O grande problema é que as microfarpas, do tamanho de uma vírgula, são soltas, alucinadas e parecem ter uma afinidade mórbida pelas nossas superfícies.
Mal encostam numa ponta de dedo e já vão entrando causando muita dor. Imagine numa mucosa.
Não tem outro jeito: para chegar à deliciosa amêndoa é preciso passar pelas farpas.
Se tomar alguns cuidados, não há o que temer.
Quando o fruto é cozido em casa, depois de tirar a polpa ou roer, é só apoiar a faca em cima do fruto e bater com um martelo.
Algumas recomendações de quem sabe o que está falando: use luvas de silicone; entre o fruto e a tábua, use um pano de prato para melhorar a adesão e evitar que as metades escorreguem e voem pela cozinha depois da martelada; e mantenha cachorros comilões longe do local para evitar acidentes caso algum caroço insista em voar.
Se conseguir passar por isto sem incômodo, terá a recompensa inesquecível.
Estas castanhas frescas são úmidas, leitosas e com sabor muito peculiar, agradável, lembrando o pequi muito suavemente.
Quem não gosta de pequi certamente vai gostar da castanha.
Sorte que podemos comprar as castanhas já prontas, sequinhas, torradas, mais gostosas e crocantes que as cozidas.
No Mercado Municipal de Pinheiros, procure na banca do Cerrado.
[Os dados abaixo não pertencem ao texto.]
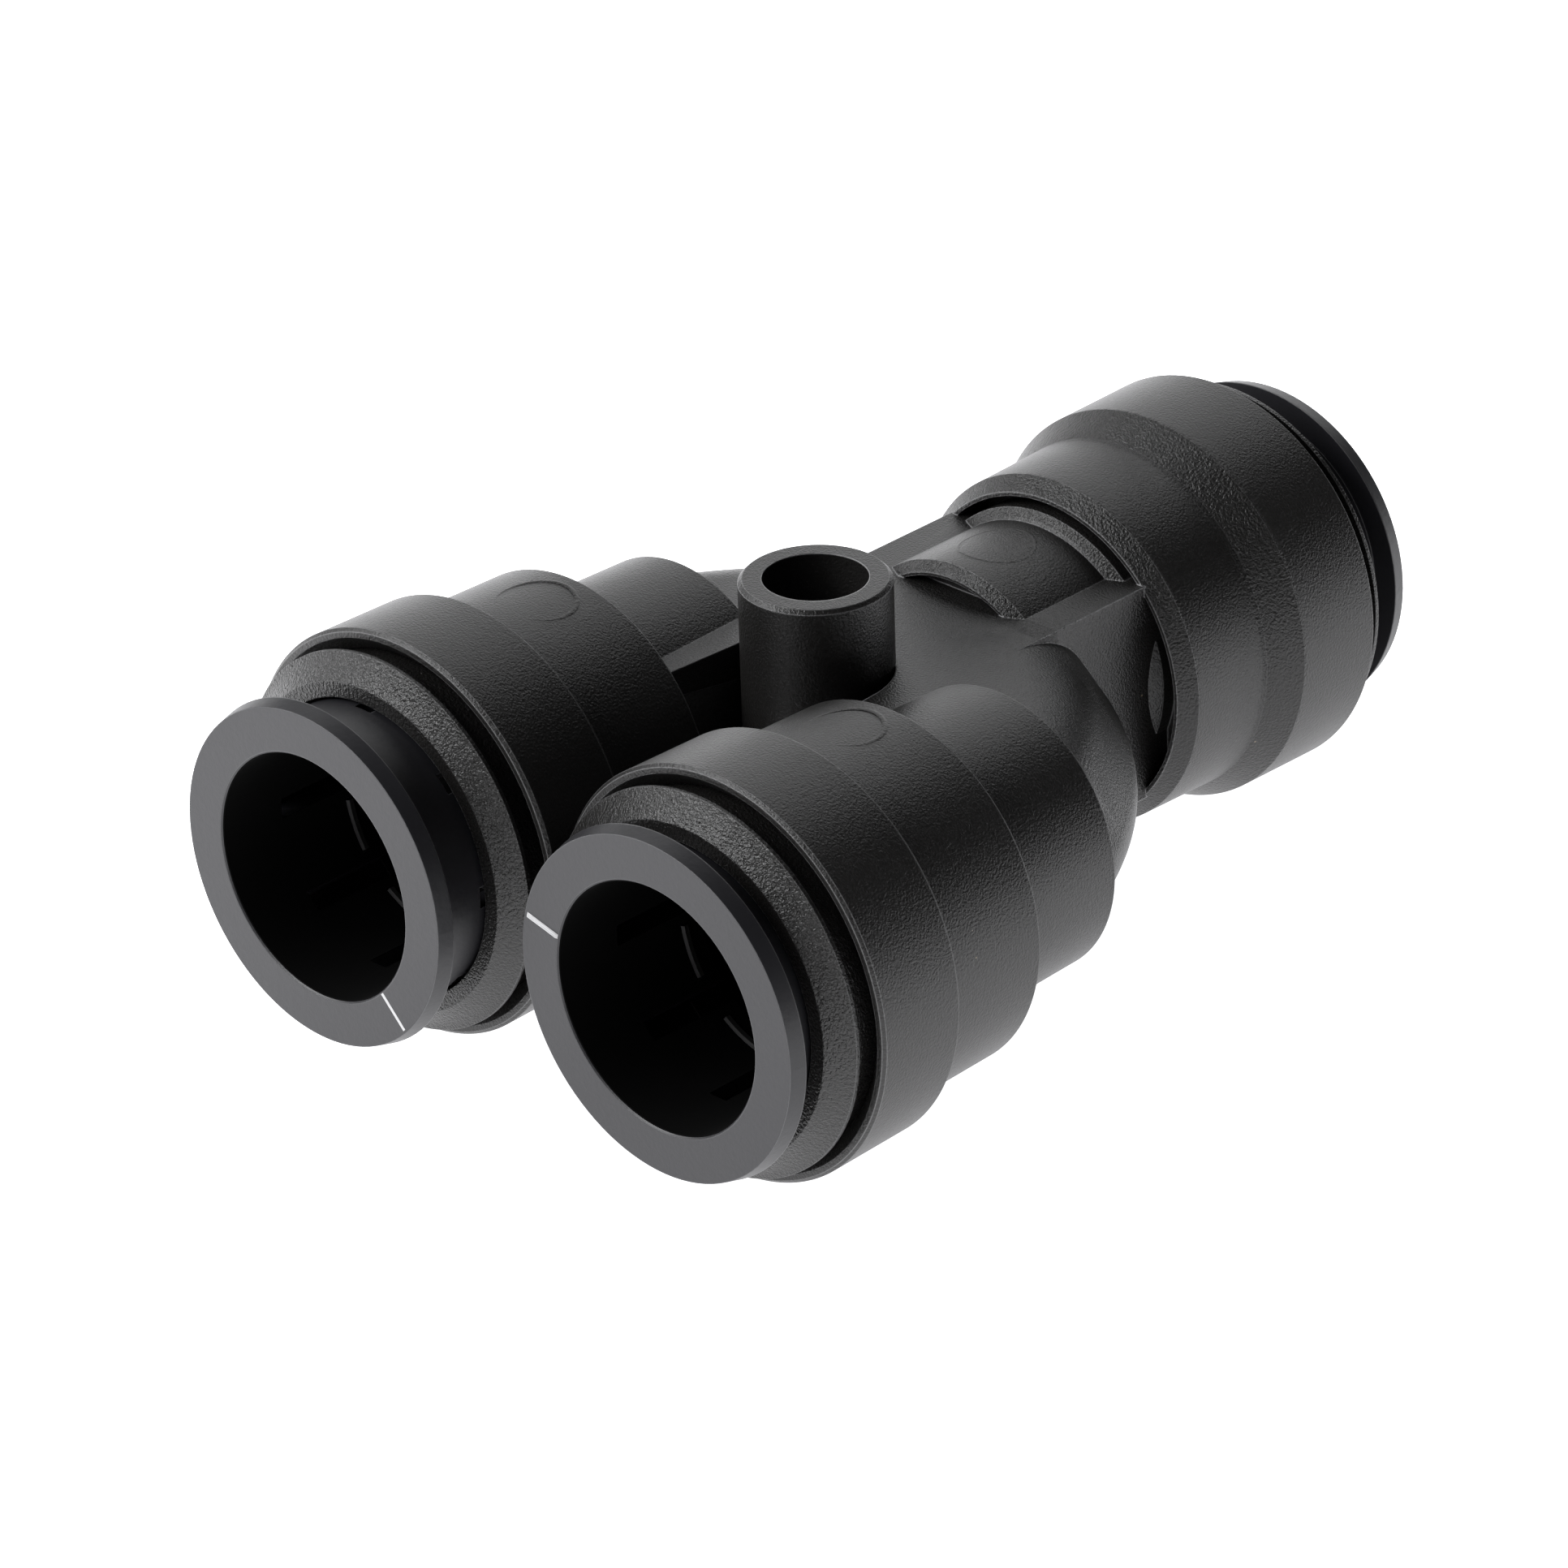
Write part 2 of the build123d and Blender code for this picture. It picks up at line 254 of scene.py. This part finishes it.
def turned(name, profile, place, from_degrees=0.0, degrees=360.0, steps=192):
    """A section turned about an axis. The profile holds radius and travel, and place(r, angle, t) a point."""
    whole = degrees == 360.0
    rows = steps if whole else steps + 1
    vertices = []
    faces = []
    count = len(profile)
    for row in range(rows):
        angle = math.radians(from_degrees + degrees * row / steps)
        vertices += [place(radius, angle, travel) for radius, travel in profile]
    for row in range(steps):
        here, following = row * count, (row + 1) % rows * count
        for point in range(count):
            beyond = (point + 1) % count
            on_axis = profile[point][0] < 1e-6 and profile[beyond][0] < 1e-6
            if not on_axis:
                faces.append((here + point, here + beyond, following + beyond, following + point))
    if not whole:
        faces.append(tuple(range(count)))
        faces.append(tuple(steps * count + point for point in range(count)))
    return solid(name, vertices, faces)


def prism(name, outlines):
    """Matching outlines joined by walls, with a face on the first and on the last."""
    count = len(outlines[0])
    last = (len(outlines) - 1) * count
    vertices = [point for outline in outlines for point in outline]
    faces = [tuple(range(count)), tuple(last + point for point in range(count))]
    for here in range(0, last, count):
        following = here + count
        for point in range(count):
            beyond = (point + 1) % count
            faces.append((here + point, here + beyond, following + beyond, following + point))
    return solid(name, vertices, faces)


def ring_points(radius, degrees):
    """Points of a circle at whole degrees."""
    return [(radius * math.cos(math.radians(a)), radius * math.sin(math.radians(a))) for a in degrees]


leg_x, leg_mouth_y, stem_mouth_y = 12.75, -21.4, 35.1
mouths = {"right": (leg_x, leg_mouth_y, 1), "left": (-leg_x, leg_mouth_y, 1), "stem": (0.0, stem_mouth_y, -1)}


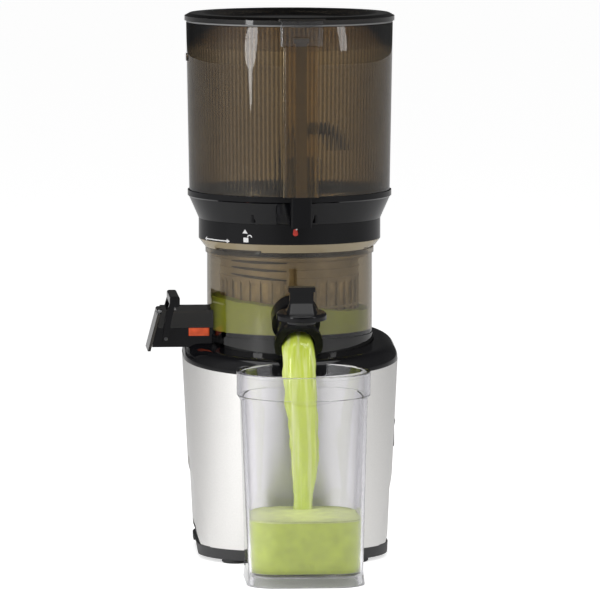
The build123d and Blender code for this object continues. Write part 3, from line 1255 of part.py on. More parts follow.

Ou encomende a quem for a Brasília, Pirenópolis, Goiás Velho.
Mas, se você tiver um tanto de pequi fresco e quiser aproveitar para extrair a castanha - compro sempre na frente do Mercado Municipal da Lapa quando é época -, faça assim: extraia manualmente a polpa (aproveite para cozinhar junto do arroz, por exemplo) e deixe os caroços secarem ao sol por cerca de sete dias.
Depois, corte com faca e martelo para extrair a castanha.
Se precisar, introduza a ponta de uma faca na cavidade onde está a castanha caso ela não saia facilmente.
Lave bem e certifique-se de que não haja espinho grudado.
Seque no forno bem baixinho, a cerca de 130°C, até que fique crocante – cerca de meia hora.
Use em tortas, recheios, sorvetes, biscoitos, bolos etc.